A US advocacy group, the Chamber of Digital Commerce (CoDC), has argued that there was little basis for the Securities and Exchange Commission’s (SEC) continued rejection of Bitcoin exchange-traded funds (ETF), which are allowed in several other countries.
Bitcoin ETFs are pools of bitcoin-related assets offered on traditional exchanges by brokerages to be traded just like any other ETF. The intent behind these ETFs is to give retail investors a trading vehicle to invest in crypto without buying coins.
Dubai is in fact one of the several countries that offers exposure to cryptos and blockchain through an ETF. The Canadian digital-asset manager 3iQ’s bitcoin ETF listed in Nasdaq Dubai last year gives investors an option to reap the benefits of the success of bitcoin without actually buying the crypto.
In the report titled, the Crypto Conundrum, the CoDC, along with about 30 industry experts including ETF issuers, and capital markets professionals, have called out the SEC’s effort to stonewall applications for a Bitcoin ETF, going all the way back to 2013.
“The push to get the SEC to approve the listing and trading of a Bitcoin ETF in the United States continues to show frustratingly little progress despite the tireless efforts of the asset management industry and the desire of the investing public to access bitcoin through the familiar and time-tested ETF structure regulated by the SEC,” notes the report.
The report also observed that in each of the denials for a Bitcoin ETF, the SEC claimed that the application fell foul of the requirement under Exchange Act Section 6(b)(5) framed to prevent “fraudulent and manipulative acts and practices” and “protect investors and the public interest.”
However, the group argued that there was no merit to the SEC’s rejection since the market had matured significantly since the first application in 2013. Furthermore, they reasoned that the existence of similar Bitcoin ETF products in several countries across the world was evidence enough about their viability, leading the group to label the SEC’s justifications for the rejection as “unfounded.”

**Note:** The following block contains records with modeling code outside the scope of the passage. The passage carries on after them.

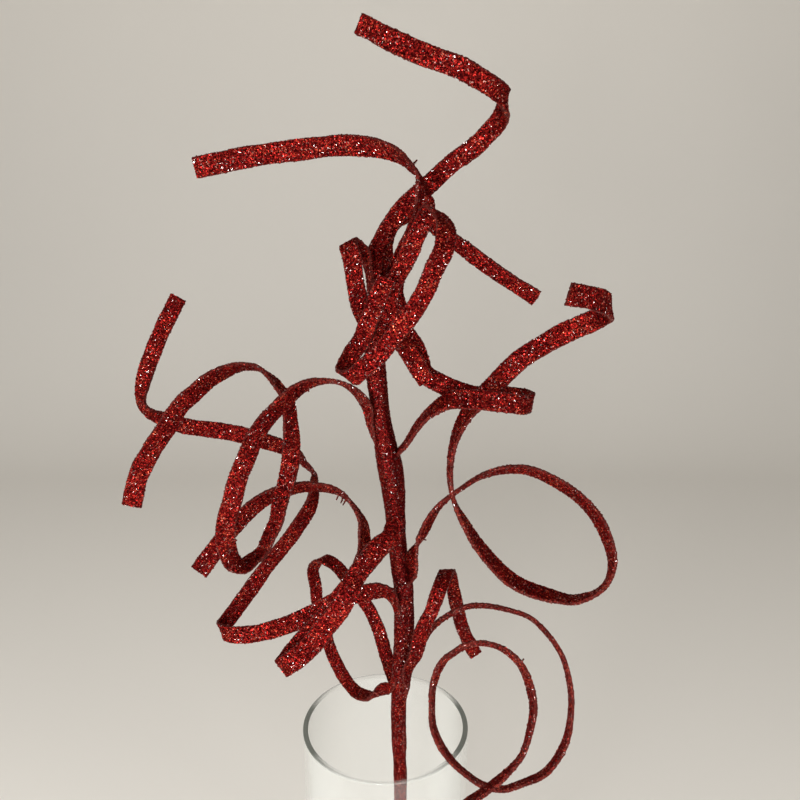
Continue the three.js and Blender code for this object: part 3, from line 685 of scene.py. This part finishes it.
class Finish:
    """One material and its nodes."""

    def __init__(self, name):
        self.material = bpy.data.materials.new(name)
        self.material.use_nodes = True
        self.tree = self.material.node_tree
        self.tree.nodes.clear()

    def node(self, kind, output, sockets=None, **settings):
        """A node of that kind: its settings are set first, then the values or links of its
        sockets. A colour is given without its alpha, which is 1."""
        made = self.tree.nodes.new("ShaderNode" + kind)
        for key, value in settings.items():
            setattr(made, key, value)
        for key, value in (sockets or {}).items():
            socket = made.inputs[key]
            if isinstance(value, Value):
                self.tree.links.new(value.socket, socket)
            else:
                socket.default_value = (*value, 1.0) if socket.type == "RGBA" else value
        return Value(self, made.outputs[output]) if output else None

    def mix(self, share, first, second):
        """A colour mixed from two by a share."""
        return self.node("Mix", 2, {0: share, 6: first, 7: second}, data_type="RGBA")

    def vectors(self, operation, first, second=(0.0, 0.0, 0.0)):
        """A Vector Math node of that operation on two vectors."""
        return self.node("VectorMath", "Vector", {0: first, 1: second}, operation=operation)

    def spread(self, value, low, high, to_low=0.0, to_high=1.0):
        """A value carried from one range to another and held inside it."""
        sockets = {"Value": value, "From Min": low, "From Max": high,
                   "To Min": to_low, "To Max": to_high}
        return self.node("MapRange", "Result", sockets)

    def surface(self, sockets):
        """Ends the tree with a Principled shader that has these values or links."""
        shader = self.node("BsdfPrincipled", "BSDF", sockets)
        self.node("OutputMaterial", None, {"Surface": shader})
        return self.material


def glitter_finish(name, look, flake_size, painted_shade_above):
    """Fine glitter: every flake is a cell of its own with its own tone, gloss and lean.

    A flake's three random numbers come from the cell it lies in. The first mixes its red
    from shadow to bright, the second says whether it is an orange one and whether it has a
    clear sparkling coat, and the third sets its gloss. Its lean is its numbers less a half,
    and the cube of the second number adds to the lean, so that most flakes lie nearly flat
    and a few stand up. Slow noise makes patches where the coat is thicker or thinner. Shade
    is painted on the stem: above its foot, among the strips, its colour is mixed towards the
    dark glue colour.
    """
    finish = Finish(name)
    place = finish.node("TexCoord", "Object")
    height = finish.node("SeparateXYZ", "Z", {"Vector": place})
    per_metre = 1 / (flake_size * MM)
    flake = finish.node("TexVoronoi", "Color", {"Vector": place, "Scale": per_metre})
    shares = finish.node("SeparateColor", "Red", {"Color": flake})
    tone, kind, gloss = shares, shares.also("Green"), shares.also("Blue")
    patch = finish.node("TexNoise", "Fac", {
        "Vector": place, "Scale": 90.0, "Detail": 3.0, "Roughness": 0.6})
    thick = finish.spread(patch, 0.36, 0.64)
    gap = finish.spread(flake.also("Distance"), 0.45, 0.8)
    edge = finish.node("Attribute", "Fac", attribute_name="thin_edge")

    red = finish.mix(finish.spread(tone, 0.3, 0.95), look.deep_red, look.red)
    lively = finish.spread(thick, 0.0, 1.0, 0.96, 0.85)
    red = finish.mix(kind > lively, red, look.orange_red)
    red = finish.mix(gap * 0.6, red, look.glue_and_shade)
    red = finish.mix((1 - thick) * 0.2, red, look.glue_and_shade)
    red = finish.mix(edge * look.edge_shade, red, look.edge)
    # Painted shade: above the painted shade heights the colour is mixed towards the dark glue colour, on
    # the stem only.
    upper = finish.spread(height, *PAINTED_SHADE_HEIGHTS, 0.0, painted_shade_above)
    red = finish.mix(upper, red, look.glue_and_shade)

    reach = kind * kind * kind * look.standing_lean + look.flat_lean
    lean = finish.vectors("SUBTRACT", flake, (0.5, 0.5, 0.5))
    lean = finish.node("VectorMath", "Vector", {0: lean, "Scale": reach}, operation="SCALE")
    upright = finish.node("NewGeometry", "Normal")
    lean = finish.vectors("NORMALIZE", finish.vectors("ADD", upright, lean))

    glossy = finish.spread(gloss, 0.0, 1.0, look.smooth_flake, look.rough_flake)
    metal = finish.spread(gloss, 0.3, 0.9, 0.95, 0.6) * (1 - edge * 0.5) * (1 - gap * 0.4)
    return finish.surface({
        "Base Color": red, "Roughness": glossy + gap * 0.3, "Metallic": metal,
        "Normal": lean, "IOR": 1.2, "Specular Tint": look.sheen,
        "Coat Weight": kind > 1 - look.sparkle_share, "Coat Roughness": 0.09, "Coat IOR": 1.8})


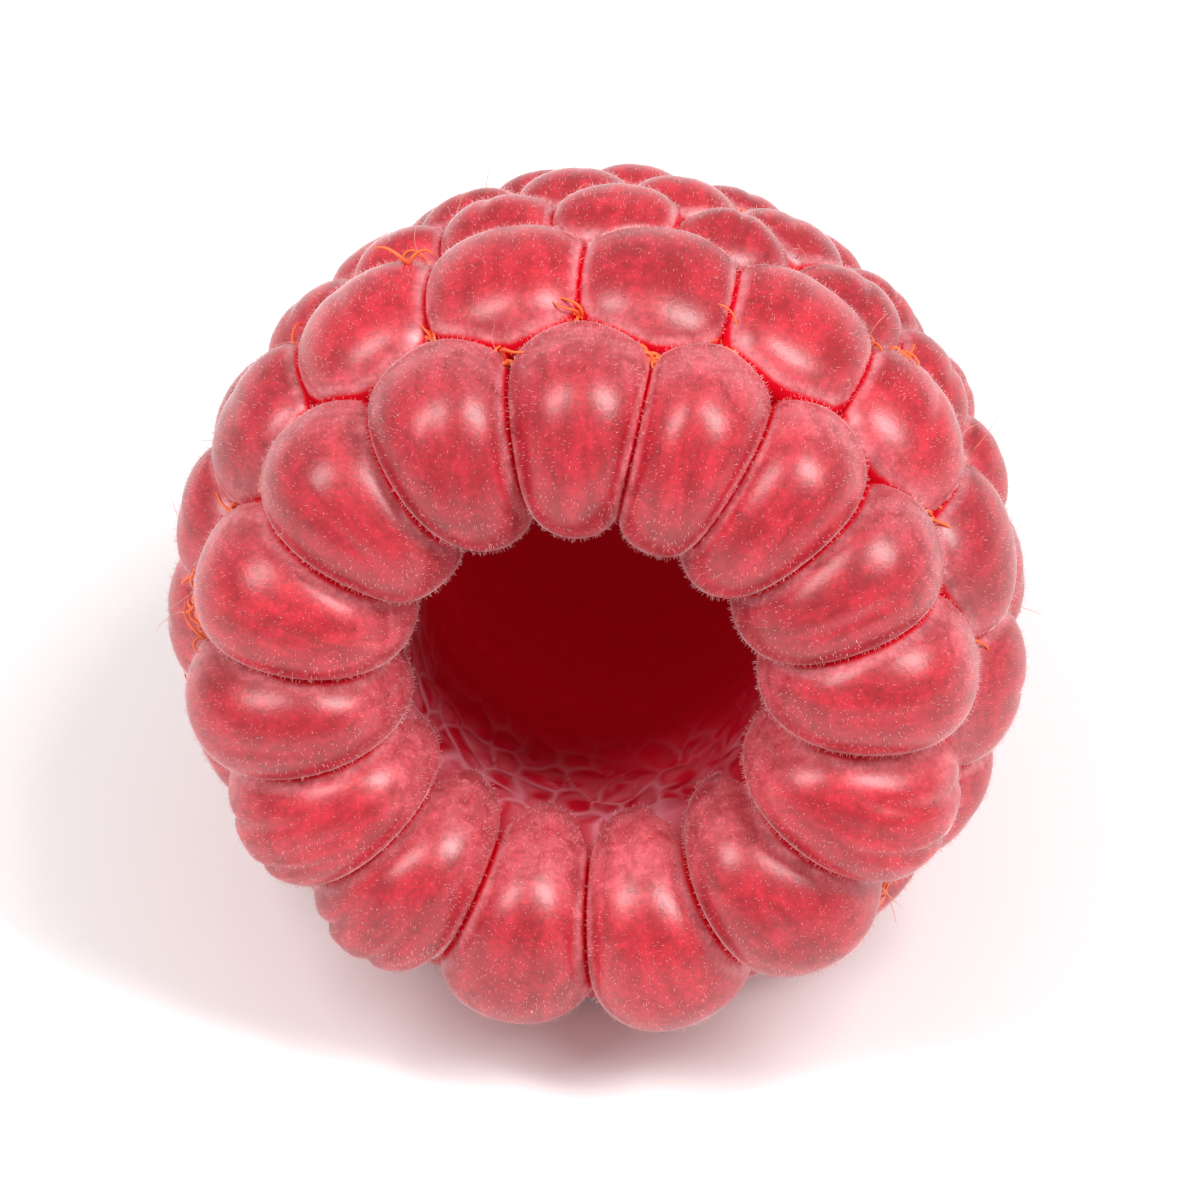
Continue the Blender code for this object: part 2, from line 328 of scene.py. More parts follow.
# %% Join grids into closed surfaces
def closed_faces(count, rings, sides):
    """Quads between neighbouring rings and a fan at each end pole, for count grids laid end to end.

    In one grid, point 0 is the first pole, ring r has the points from 1 + r * sides, and the last
    point is the other pole.
    """
    side = np.arange(sides)
    after = (side + 1) % sides
    start = 1 + np.arange(rings - 1)[:, None] * sides
    quads = np.stack([start + side, start + sides + side, start + sides + after, start + after], -1)
    last = 1 + (rings - 1) * sides
    first_fan = np.column_stack([np.zeros(sides, int), 1 + side, 1 + after])
    last_fan = np.column_stack([np.full(sides, rings * sides + 1), last + after, last + side])
    fans = np.concatenate([first_fan, last_fan])
    offset = (np.arange(count) * (rings * sides + 2))[:, None, None]
    return (quads.reshape(1, -1, 4) + offset).reshape(-1, 4), (fans[None] + offset).reshape(-1, 3)


def add_piece(name, grids, first, last, values):
    """A mesh piece from grids (count, rings, sides, 3) and their end poles, in the fruit's frame.

    values maps an attribute's name to its numbers, one or three for each joined point. A point that
    would lie under the floor is lifted on to it, which presses the lowest drupelets flat.
    """
    count, rings, sides, _ = grids.shape
    points = to_world(np.concatenate([first[:, None], grids.reshape(count, -1, 3), last[:, None]], 1))
    points[..., 2] = np.maximum(points[..., 2], 0.0)
    quads, fans = closed_faces(count, rings, sides)
    mesh = bpy.data.meshes.new(name)
    mesh.vertices.add(points.size // 3)
    mesh.vertices.foreach_set("co", points.astype(np.float32).ravel())
    corners = np.concatenate([quads.ravel(), fans.ravel()]).astype(np.int32)
    mesh.loops.add(len(corners))
    mesh.loops.foreach_set("vertex_index", corners)
    starts = np.concatenate([np.arange(len(quads)) * 4, quads.size + np.arange(len(fans)) * 3])
    mesh.polygons.add(len(starts))
    mesh.polygons.foreach_set("loop_start", starts.astype(np.int32))
    for label, numbers in values.items():
        threes = numbers.size > len(mesh.vertices)
        stored = mesh.attributes.new(label, "FLOAT_VECTOR" if threes else "FLOAT", "POINT")
        stored.data.foreach_set("vector" if threes else "value", numbers.astype(np.float32).ravel())
    mesh.update(calc_edges=True)
    mesh.shade_smooth()
    piece = bpy.data.objects.new(name, mesh)
    bpy.context.scene.collection.objects.link(piece)
    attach(piece, "root")
    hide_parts("raspberry")
    print(name, "triangles:", 2 * len(quads) + len(fans))
    return piece


# %% [markdown]
# ## The drupelets
#
# Each drupelet is a bag of juice, a little squarer than a ball, that its neighbours press flat where
# they touch it. Its surface is a function of two angles. The ball's point is drawn in towards the
# centre by a smooth limit: along each neighbour's direction it may come close to a plane just beyond
# their contact, but never past it. That gives the narrow creases and the rounded shoulders of the
# fruit, which a Boolean union of balls would leave as sharp valleys. A few drupelets of the ring have
# begun to dry, so their outer ends are wrinkled.

# %% Press a drupelet against its neighbours
PLUMPNESS = 2.15
FIRMNESS = 12.0
SQUEEZE = 1.08
NEIGHBOUR_GAP = 0.5
NEIGHBOUR_REACH = 2.2 * BASE_WIDTH


def ball_radius(number, ways):
    """Distance from a drupelet's centre to its free surface along unit vectors."""
    local = (ways @ DIRECTIONS[number].T) / HALVES[number]
    return (np.abs(local) ** PLUMPNESS).sum(-1) ** (-1.0 / PLUMPNESS)


def pressed(points, number):
    """Points (from the centre) pressed by the neighbours, and how near each one is to a contact.

    Each neighbour sets a plane, SQUEEZE times as far out as the contact with it, so that the two
    skins leave no gap. With s the share of the way to that plane, a point is scaled by
    (1 + sum of s ** FIRMNESS) ** (-1 / FIRMNESS), so no point passes a plane. The nearness is the
    sum to the power of 1 / FIRMNESS: 0 where the skin is free, and about 1 at a contact.
    """
    way = CENTRES - CENTRES[number]
    apart = np.linalg.norm(way, axis=1)
    apart[number] = math.inf
    totals = np.zeros(points.shape[:-1])
    for other in np.flatnonzero(apart < NEIGHBOUR_REACH):
        towards = way[other] / apart[other]
        mine = ball_radius(number, towards)
        theirs = ball_radius(other, -towards)
        if apart[other] < mine + theirs + NEIGHBOUR_GAP:
            room = SQUEEZE * apart[other] * mine / (mine + theirs)
            totals += (np.maximum(points @ towards, 0.0) / room) ** FIRMNESS
    return points * (1.0 + totals[..., None]) ** (-1.0 / FIRMNESS), totals ** (1.0 / FIRMNESS)


# %% Shape one drupelet
LUMPINESS = 0.012
LUMPS = 4
LUMP_TURNS = 2.2
GROOVE_DEPTH = 0.07
GROOVE_WIDTH = 0.1
GROOVE_LENGTH = 0.55
GROOVE_OFFSET = 0.12
GROOVE_SLANT = 0.25
WRINKLED = (5, 6, 10)
WRINKLES = 1.6
WRINKLE_WIDTH = 0.4
WRINKLE_DEPTH = 0.08
WRINKLE_START = 0.2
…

In fact, CoDC went one step ahead and claimed that by disallowing Bitcoin ETF, the SEC is in fact putting investors at greater risk by forcing them to invest in cryptocurrencies through unfamiliar and oftentimes convoluted means.
“To date, there have been no reported instances of hacking or theft and no indications of market manipulation relating to these internationally listed Bitcoin ETFs,” the report concluded. “Rather than playing a leading role in responsible adoption of new technologies and products, the United States is falling behind the rest of the world, as more countries approve such products.”